* **Exercise brief**
Write out exactly the lines from the line with "Keep writing the Blender" through the line with "self.tree = tree", including both, and nothing more.

Scripts that build objects:

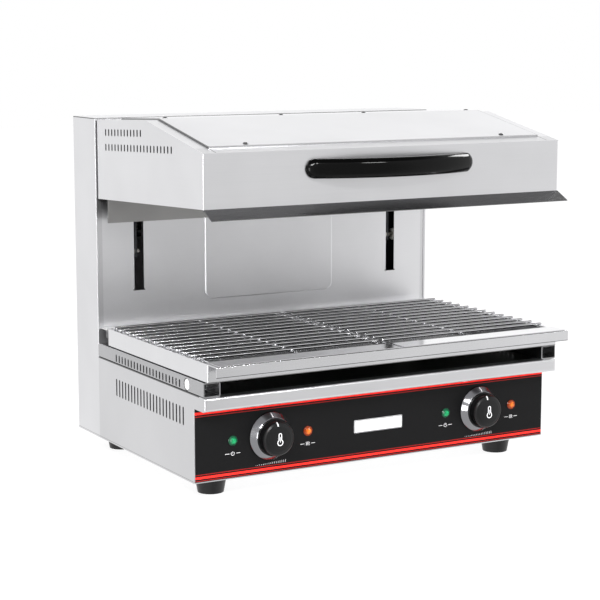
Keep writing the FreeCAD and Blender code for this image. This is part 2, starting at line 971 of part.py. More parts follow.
def head_shell():
    """Left side, front face and right side of the head, bent from one sheet."""
    top_drop = cover_edge + skin
    solid = side_prism(head_outline(top_drop, 0), -head_half, head_half)
    corner = lambda c: near(c.y, y_head)
    solid = rounded(solid, head_corner, "z", corner)
    inner = head_half - skin
    core = box(-inner, inner, y_head + skin, y_head_rear + 1, z_side_low_rear - 1, z_ridge + 1)
    core = rounded(core, head_corner - skin, "z", lambda c: near(c.y, y_head + skin))
    slots = []
    for count, drop in ((upper_vent_count, upper_vent_drop), (lower_vent_count, lower_vent_drop)):
        for i in range(count):
            y = y_head_rear - head_vent_back - i * head_vent_pitch
            top = z_ridge - (y - y_ridge) * pitch_slope - drop
            slots.append(slot_through_x(-head_half - 1, head_half + 1, y, top - head_vent_height, top,
                                        head_vent_width))
    bolts = handle_bolt_holes()
    return solid.cut([core] + slots + bolts)


def sheet_over_head(half_wide, front, rear, drop, thick):
    """A bent sheet that follows the slope and the flat top of the head."""
    z_front = head_top_z(front, drop)
    z_mid = head_top_z(y_ridge, drop)
    z_rear = head_top_z(rear, drop)
    corners = [
        (front, z_front),
        (y_ridge, z_mid),
        (rear, z_rear),
        (rear, z_rear - thick),
        (y_ridge, z_mid - thick),
        (front, z_front - thick),
    ]
    return side_prism(corners, -half_wide, half_wide)


def head_screw_holes():
    r = head_screw_radius + bore_play
    holes = []
    for x, y in head_cover_screw_places():
        top = cover_z(y)
        holes.append(bar(r, (x, y, top + 3), (x, y, top - head_screw_length - 2)))
    return holes


def head_top_frame():
    """Top of the head round the service opening."""
    frame = sheet_over_head(head_half, y_head, y_head_rear, cover_edge, skin)
    window_front = y_head + cover_front_setback + 2 * cover_screw_inset
    x = cover_half - window_side_margin
    window = box(-x, x, window_front, y_ridge - window_margin, z_face_low, z_ridge + 1)
    return frame.cut([window] + head_screw_holes())


def head_top_cover():
    """Sheet lid with its edges folded down onto the frame."""
    front = y_head + cover_front_setback
    rear = y_ridge + cover_back
    lid = sheet_over_head(cover_half, front, rear, 0, cover_edge)
    t = lid_sheet
    pocket = sheet_over_head(cover_half - t, front + t, rear - t, t, cover_edge)
    return lid.cut([pocket] + head_screw_holes())


def head_cover_screws():
    made = []
    for x, y in head_cover_screw_places():
        top = cover_z(y)
        low_side = cover_z(y - head_screw_head) if y < y_ridge else cover_z(y + head_screw_head)
        head = bar(head_screw_head, (x, y, min(top, low_side)), (x, y, top + low_head))
        shank = bar(head_screw_radius, (x, y, top - head_screw_length), (x, y, top))
        sunk = sheet_over_head(cover_half, y_head, y_head_rear, 0, 2 * low_head)
        made.append(union([head.cut(sunk), shank]))
    return group(made)


def head_front_lip():
    """Sloping lip under the front face that turns the heat down."""
    run = math.hypot(lip_reach, lip_drop)
    back = skin * lip_reach / run
    corners = [
        (y_head, z_face_low),
        (y_head - lip_reach, z_face_low - lip_drop),
        (y_head - lip_reach + skin * lip_drop / run, z_face_low - lip_drop - back),
        (y_head + skin, z_face_low - skin),
        (y_head + skin, z_face_low - skin * pitch_slope),
    ]
    lip = side_prism(corners, -head_half, head_half)
    return lip


def arm_bolt_places():
    z_mid = (z_arm_high + z_side_low_rear) / 2
    x = arm_inner_x() + arm_flange / 2
    levels = (z_mid - arm_bolt_spread, z_mid + arm_bolt_spread)
    return [(side * x, z) for z in levels for side in (-1, 1)]


arm_bolt_radius = 3.0
arm_bolt_head = 5.0
arm_bolt_spread = 25.0
arm_bolt_head_height = 4.0
arm_bolt_over = 1.5


def head_rear_wall():
    """Rear wall of the head, slotted for the two arms."""
    x = head_half - skin
    low = z_side_low_rear
    high = head_top_z(y_head_rear, cover_edge + skin)
    wall = box(-x, x, y_head_rear - skin, y_head_rear, low, high)
    cutters = []
    gap = loose_gap
    for side in (-1, 1):
        a = side * (arm_x - arm_thick / 2 - gap)
        b = side * (arm_x + arm_thick / 2 + gap)
        cutters.append(box(min(a, b), max(a, b), y_head_rear - skin - 1, y_head_rear + 1,
                           low - 1, z_arm_high + gap))
    for bx, bz in arm_bolt_places():
        cutters.append(bar(arm_bolt_radius + bore_play, (bx, y_head_rear + 1, bz),
                           (bx, y_head_rear - skin - 1, bz)))
    return wall.cut(cutters)


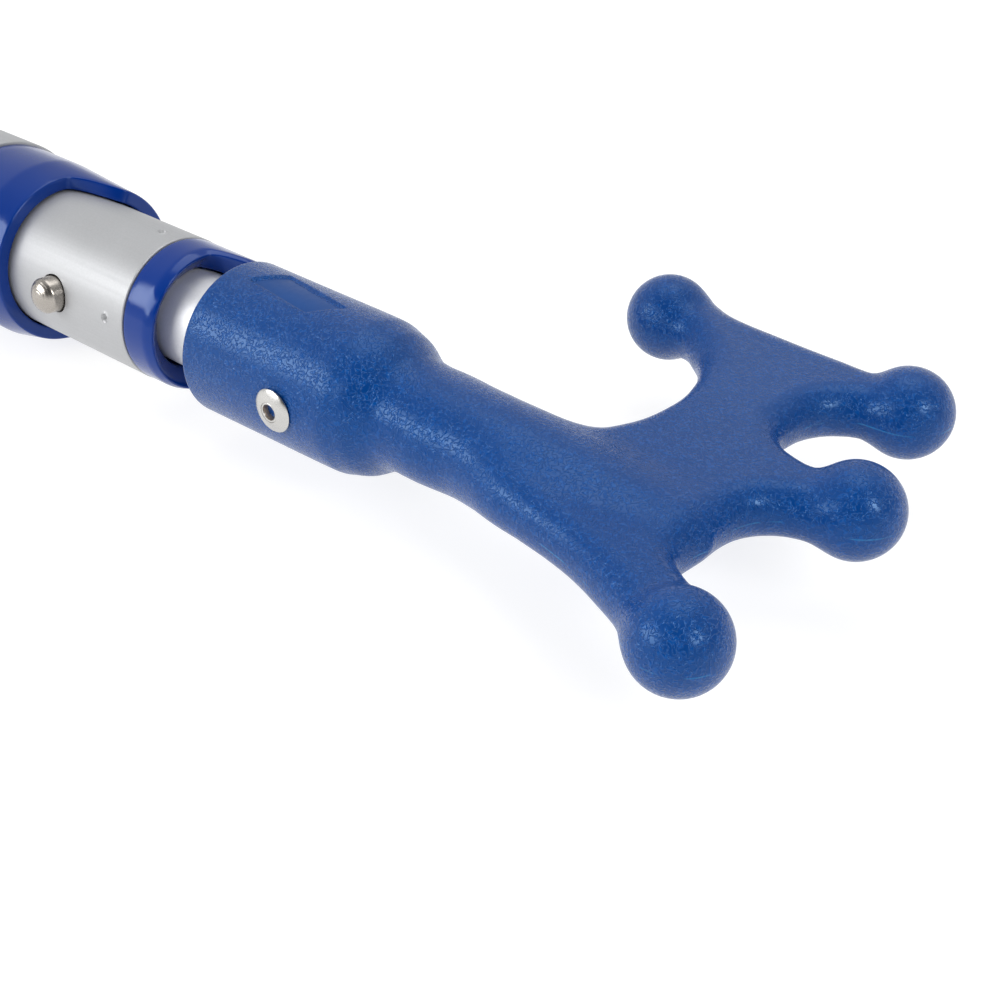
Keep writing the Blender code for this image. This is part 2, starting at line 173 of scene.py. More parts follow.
# ---------------------------------------------------------------- materials
class Graph:
    """A node tree, with short calls to add and join its nodes."""

    def __init__(self, tree):
        self.tree = tree

    def add(self, kind, **settings):
        node = self.tree.nodes.new(kind)
        for key, value in settings.items():
            setattr(node, key, value)
        return node

    def join(self, a, b):
        self.tree.links.new(a, b)

    def math(self, operation, a, b=None):
        node = self.add("ShaderNodeMath", operation=operation)
        for socket, value in zip(node.inputs, (a, b)):
            if value is None:
                continue
            if isinstance(value, (int, float)):
                socket.default_value = value
            else:
                self.join(value, socket)
        return node.outputs[0]

    def remap(self, value, low, high, to_low=0.0, to_high=1.0, smooth=False):
        node = self.add("ShaderNodeMapRange", clamp=True)
        if smooth:
            node.interpolation_type = "SMOOTHSTEP"
        self.join(value, node.inputs["Value"])
        for key, number in (("From Min", low), ("From Max", high), ("To Min", to_low), ("To Max", to_high)):
            node.inputs[key].default_value = number
        return node.outputs["Result"]


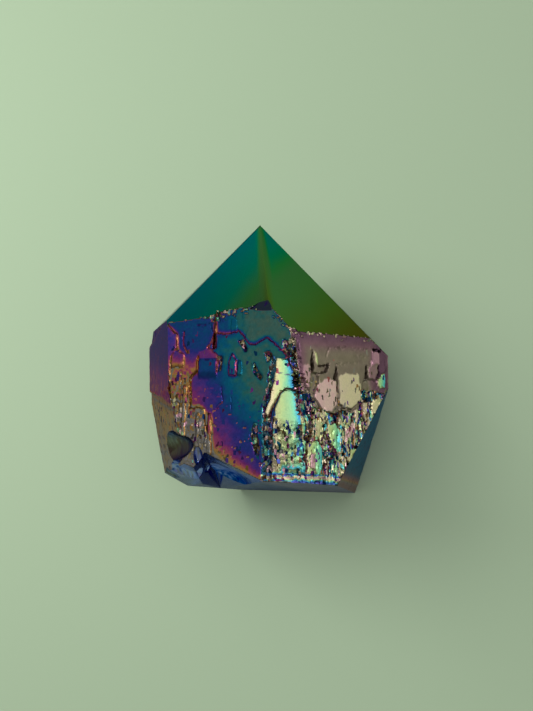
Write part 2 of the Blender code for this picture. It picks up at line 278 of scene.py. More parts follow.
strip = {  # the bright strip between the front and the right face: it drops away to the right
    "start": 8.5, "drop": 0.30,
    "upper": (0.75, [(9.3, 25.1), (11.6, 25.0), (12.7, 22.6), (13.2, 18.6), (11.5, 18.9), (10.3, 17.6),
        (9.3, 16.1), (8.5, 14.2), (7.9, 12.4), (7.2, 13.7), (8.1, 16.3), (8.9, 20.5), (9.2, 22.6)]),
    "house": (1.05, [(11.5, 18.7), (13.4, 18.2), (14.4, 15.1), (15.1, 10.9), (20, 6), (20, -3), (9.1, -3),
        (9.0, 11.1), (9.1, 13.0), (9.3, 14.8), (10.3, 17.1)]),
    "border": [(6.6, 15.0), (6.7, 12.4), (6.9, -3), (9.6, -3), (9.4, 11.0), (8.2, 13.0), (8.6, 18.0),
        (9.2, 22.6), (9.4, 25.1), (8.3, 25.6), (7.6, 21.6), (7.5, 19.0)],
    "left": ([-2, 3, 11, 13, 16, 20.5, 25], [9.1, 9.1, 9.0, 7.6, 8.2, 8.9, 9.3]),
    "right": ([-2, 4, 6, 11, 15, 18.5, 22.6, 25], [16.6, 16.3, 16.0, 15.1, 14.4, 13.4, 12.7, 11.8]),
    "upperFilm": ([0.0, 0.25, 0.5, 0.7, 0.85, 1.0], [0.40, 0.54, 0.64, 0.74, 0.84, 0.93]),
    "houseFilm": ([0.0, 0.15, 0.4, 0.72, 0.84, 0.93, 1.0], [0.30, 0.46, 0.58, 0.66, 0.74, 0.83, 0.93]),
    "joints": [
        ([(7.9, 12.4), (8.5, 14.2), (9.3, 16.1), (10.3, 17.6), (11.5, 18.9), (13.4, 18.4)], 0.20, 0.25),
        ([(9.3, 21.9), (12.9, 21.9)], 0.12, 0.05),
        ([(11.8, 24.8), (12.9, 22.6), (13.5, 18.4), (14.6, 15.1), (15.3, 10.9), (16.3, 5.0)], 0.22, 0.45),
    ],
}
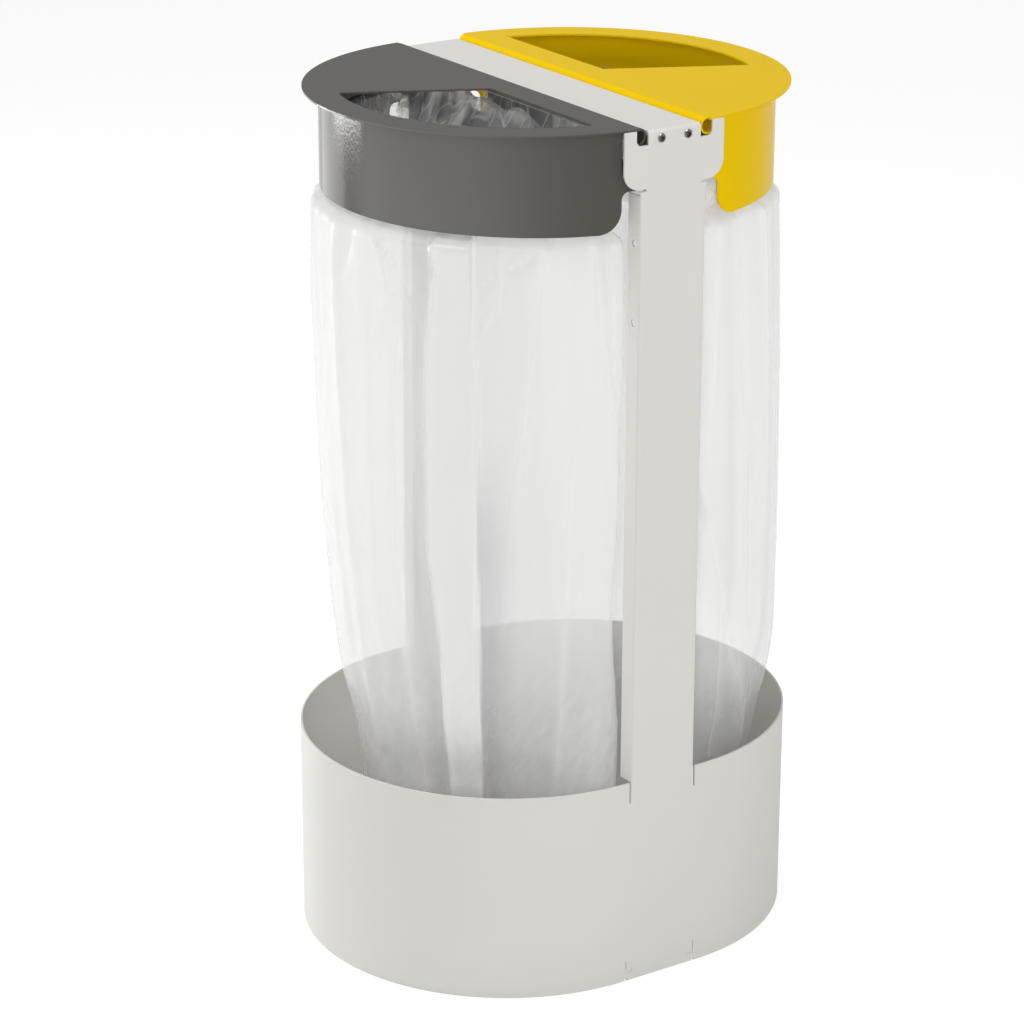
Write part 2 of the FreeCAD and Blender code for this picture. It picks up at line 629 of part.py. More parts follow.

* **Output below**
Keep writing the Blender code for this image. This is part 2, starting at line 173 of scene.py. More parts follow.
# ---------------------------------------------------------------- materials
class Graph:
    """A node tree, with short calls to add and join its nodes."""

    def __init__(self, tree):
        self.tree = tree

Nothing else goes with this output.